Paper debunks seven myths of ESG
As we anticipate new proposals from the SEC on human capital and climate disclosure, this recent paper from the Rock Center for Corporate Governance at Stanford, Seven Myths of ESG, seems to be especially timely. The trend to take ESG into account in decision-making by companies and investors, not to mention the focus on ESG issues by regulators and even associations like the Business Roundtable, is “pervasive,” say the authors. Still, ESG is subject to “considerable uncertainty.” In the paper, the authors set about debunking some of the most common and persistent myths about what ESG is, how it should be implemented and its impact on corporate outcomes, “many of which,” they contend, “are not supported by empirical evidence.” Their objective is to provide a better understanding of ESG so that companies, institutions and regulators can “take a more thoughtful approach to incorporating stakeholder objectives into the corporate planning process.” The authors’ seven myths are summarized below.
SEC offers another packed agenda for Fall 2021
The SEC’s new Fall reg-flex agenda is posted and, no surprise, it’s packed. Here is the short-term agenda and here is the long-term version. And just as with the spring agenda, Commissioners Hester Peirce and Elad Roisman have lambasted it in a dissenting statement. The agenda is laden with major proposals that were on the Spring agenda, but didn’t quite make it out the door, such as plans for disclosure on climate and human capital (including diversity), cybersecurity risk disclosure, Rule 10b5-1, Rule 14a-8 amendments and SPACs, as well as a new, already controversial, proposal to amend the definition of “holders of record.” Some of the agenda items have recently been proposed, for example, new rules regarding mandated electronic filings (see this PubCo post) and amendments to the proxy rules governing proxy voting advice (see this PubCo post). Similarly, three items identified as at the “final rule stage” have already been adopted: universal proxy (see this PubCo post), filing fee disclosure (see this PubCo post) and amendments under the Holding Foreign Companies Accountable Act (see this PubCo post). The agenda also identifies a couple of topics that are still just at the pre-rule stage, such as exempt offerings (updating the financial thresholds in the accredited investor definition, amendments to Rule 701 and amendments to the integration framework). Notably, political spending disclosure is not expressly identified on the agenda (see this PubCo post), nor is there a reference to a comprehensive ESG disclosure framework (see this PubCo post). Below is a selection from the agenda.
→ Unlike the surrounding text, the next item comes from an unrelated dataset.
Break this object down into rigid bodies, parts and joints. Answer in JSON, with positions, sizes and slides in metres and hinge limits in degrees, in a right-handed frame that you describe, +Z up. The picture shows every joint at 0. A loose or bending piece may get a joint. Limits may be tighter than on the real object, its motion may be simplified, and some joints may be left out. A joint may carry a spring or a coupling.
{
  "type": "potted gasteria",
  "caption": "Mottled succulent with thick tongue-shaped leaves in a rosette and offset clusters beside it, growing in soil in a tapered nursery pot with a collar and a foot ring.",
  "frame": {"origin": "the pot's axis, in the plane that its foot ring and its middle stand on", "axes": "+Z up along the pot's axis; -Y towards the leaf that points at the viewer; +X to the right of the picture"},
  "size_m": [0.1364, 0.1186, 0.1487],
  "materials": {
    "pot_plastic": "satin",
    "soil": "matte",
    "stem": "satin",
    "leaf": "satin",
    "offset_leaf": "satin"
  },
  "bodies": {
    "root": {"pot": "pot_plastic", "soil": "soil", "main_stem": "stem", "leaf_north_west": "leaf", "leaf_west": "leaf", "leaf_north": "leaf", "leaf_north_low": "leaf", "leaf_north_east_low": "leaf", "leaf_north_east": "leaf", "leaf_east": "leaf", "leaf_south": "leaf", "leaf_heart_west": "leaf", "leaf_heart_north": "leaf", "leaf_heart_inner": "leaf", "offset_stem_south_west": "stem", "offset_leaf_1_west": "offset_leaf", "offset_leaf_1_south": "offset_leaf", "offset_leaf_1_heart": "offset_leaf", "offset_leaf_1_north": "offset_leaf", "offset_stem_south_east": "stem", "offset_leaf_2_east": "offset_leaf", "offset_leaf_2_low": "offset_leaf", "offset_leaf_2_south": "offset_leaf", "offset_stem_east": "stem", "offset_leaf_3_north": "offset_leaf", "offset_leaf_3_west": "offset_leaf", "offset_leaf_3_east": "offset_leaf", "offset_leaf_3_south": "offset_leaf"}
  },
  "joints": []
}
Is your audit committee climate literate?
According to audit firm Deloitte, “[i]nformative climate reporting requires a complex transformation of reporting processes, of data collection, education of the finance function, and in many cases, of the audit committee itself. Yet, despite the urgency and magnitude of the task, many boards are hesitating in the face of inconsistent standards, fragmented global standard-setting, and myriad expectations from investors.” Just how prepared are companies, their boards and especially their audit committees to deal with climate risk and climate reporting? That’s the big question that Deloitte asked 353 audit committee members globally (56% of whom were chairs) in September 2021. The answer? Not so much. According to Deloitte’s new report, 42% of respondents indicated that their company’s “climate response is not as swift and robust as they would like” and almost half “do not believe that they are well-equipped to fulfil their climate regulatory responsibilities.” Deloitte called the responses “sobering.”
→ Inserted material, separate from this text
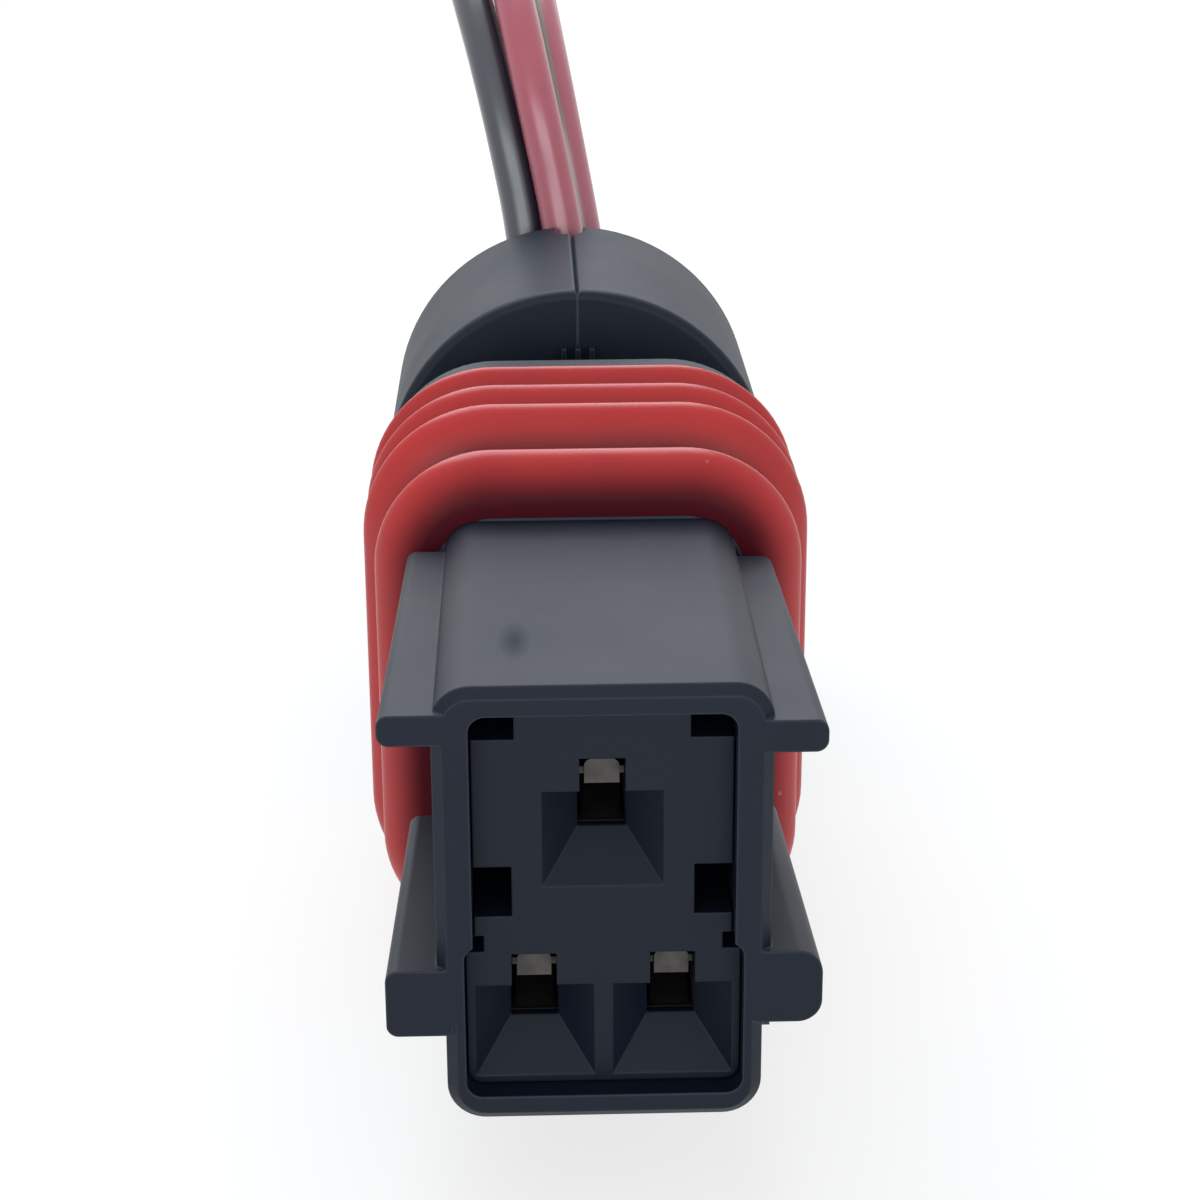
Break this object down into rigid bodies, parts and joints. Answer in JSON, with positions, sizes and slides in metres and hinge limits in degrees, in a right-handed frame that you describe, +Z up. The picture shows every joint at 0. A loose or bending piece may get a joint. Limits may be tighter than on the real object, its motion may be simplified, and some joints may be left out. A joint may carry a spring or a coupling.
{
  "type": "sensor connector",
  "caption": "Sealed wire-side sensor plug: rectangular nose with key ribs and funnels, ribbed red seal, round-topped wire cover and a short tail of wires.",
  "frame": {"origin": "middle of the body's footprint, on the surface that it lies on, wires left out", "axes": "+Z up, the nose points to -Y and the wires leave to +Y, X across"},
  "size_m": [0.0211, 0.1144, 0.0381],
  "materials": {
    "housing_plastic": "moulded glass-filled plastic, satin",
    "lock_plastic": "moulded plastic, satin",
    "cover_plastic": "moulded plastic, fine satin",
    "seal_silicone": "oiled silicone, satin",
    "wire_seal_silicone": "oiled silicone, satin",
    "tinned_alloy": "bright tin plating on stamped copper alloy",
    "tinned_strands": "tinned copper strands",
    "insulation_red": "extruded insulation, satin",
    "insulation_black": "extruded insulation, satin",
    "insulation_striped": "extruded insulation with a tracer stripe"
  },
  "bodies": {
    "root": {"connector_housing": "housing_plastic", "front_lock": "lock_plastic", "perimeter_seal": "seal_silicone", "seal_retainer": "lock_plastic", "cover_half_left": "cover_plastic", "cover_half_right": "cover_plastic", "terminal_red": "tinned_alloy", "wire_seal_red": "wire_seal_silicone", "conductor_red": "tinned_strands", "wire_red": "insulation_red", "bare_tip_red": "tinned_strands", "terminal_black": "tinned_alloy", "wire_seal_black": "wire_seal_silicone", "conductor_black": "tinned_strands", "wire_black": "insulation_black", "bare_tip_black": "tinned_strands", "terminal_striped": "tinned_alloy", "wire_seal_striped": "wire_seal_silicone", "conductor_striped": "tinned_strands", "wire_striped": "insulation_striped", "bare_tip_striped": "tinned_strands"}
  },
  "joints": []
}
Advisor Teneo surveys 2021 sustainability reports
While the global powers are occupied at the COP26 climate summit with negotiating and pledging (or, is it more “blah, blah, blah,” as teenage activist Greta Thunberg contends in some, uh, straight talk?), and we await the SEC’s expected climate disclosure framework, it might be worthwhile to get a handle on what companies are doing about sustainability reporting in the meantime. To help companies understand the current state of the art, CEO advisory firm Teneo surveyed 200 sustainability reports from S&P 500 companies in eleven industries published in the period between January 1 to June 30, 2021. Teneo’s report, The-State-of-U.S.-Sustainability-Reporting, provides useful samples, market statistics for various aspects of the content and design of these reports, as well as some practical considerations.
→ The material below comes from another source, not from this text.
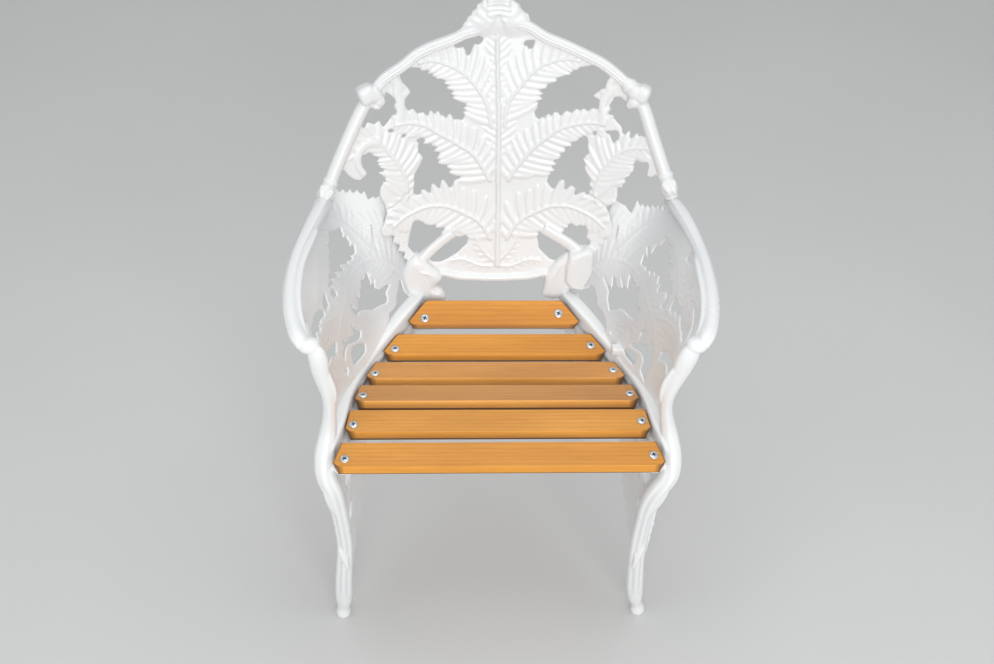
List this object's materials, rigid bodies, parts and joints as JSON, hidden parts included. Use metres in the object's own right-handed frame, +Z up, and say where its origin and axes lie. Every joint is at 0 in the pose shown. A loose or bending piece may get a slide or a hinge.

The Conference Board reports on board diversity
The Conference Board has just released a new report, Corporate Board Practices in the Russell 3000, S&P 500, and S&P MidCap 400: 2021 Edition, a primary focus of which is board diversity. According to the press release, the study is the “most current and comprehensive review of board composition, director demographics, and governance practices at US public companies.” Key to the study is that more companies are now actually disclosing the racial and ethnic composition of their boards (based on self-reporting by directors): companies providing data are up from 24% of the S&P 500 in 2020 to 59% in 2021, and from 7.7% of the Russell 3000 in 2020 to 26.9% in 2021. With regard to progress in board diversity, the data shows that women have made significant advances—on the Russell 3000 this year, women represented about 38% of this year’s newly elected class of directors, bringing total representation of women on Russell 3000 boards to 24.4%, up from 21.9% in 2020. However, boards have significant catching up to do when it comes to racial and ethnic diversity. Based on self-reported data, “boards remain overwhelmingly white,” and, for 2021, the class of new directors was 78.3% white, with only 11.5% African-American, 6.5% Latinx/Hispanic and 3.1% Asian, Hawaiian or Pacific Islander.
Investors urge governments to act on climate, including risk disclosure
A group of 587 institutional investors managing over $46 trillion in assets have signed a new statement calling on governments to undertake five priority actions to accelerate climate investment before COP26, the 26th United Nations Climate Conference in Glasgow in November. The statement, the 2021 Global Investor Statement to Governments on the Climate Crisis, was coordinated by The Investor Agenda, a group founded by Asia Investor Group on Climate Change, CDP, Ceres, Investor Group on Climate Change, Institutional Investors Group on Climate Change, Principles for Responsible Investment and UNEP Finance Initiative. According to the Agenda, the statement comes after “a month which brought more catastrophic weather events around the world, and the alarming predictions of the Intergovernmental Panel on Climate Change that without immediate, rapid and large-scale emissions reductions, limiting global warming to 1.5 degrees Celsius will be beyond reach. The risks this brings to the portfolios of asset managers and owners are enormous.” The statement urges governments to address the “gaps—in climate ambition, policy action and risk disclosure—[that] need to be addressed with urgency.”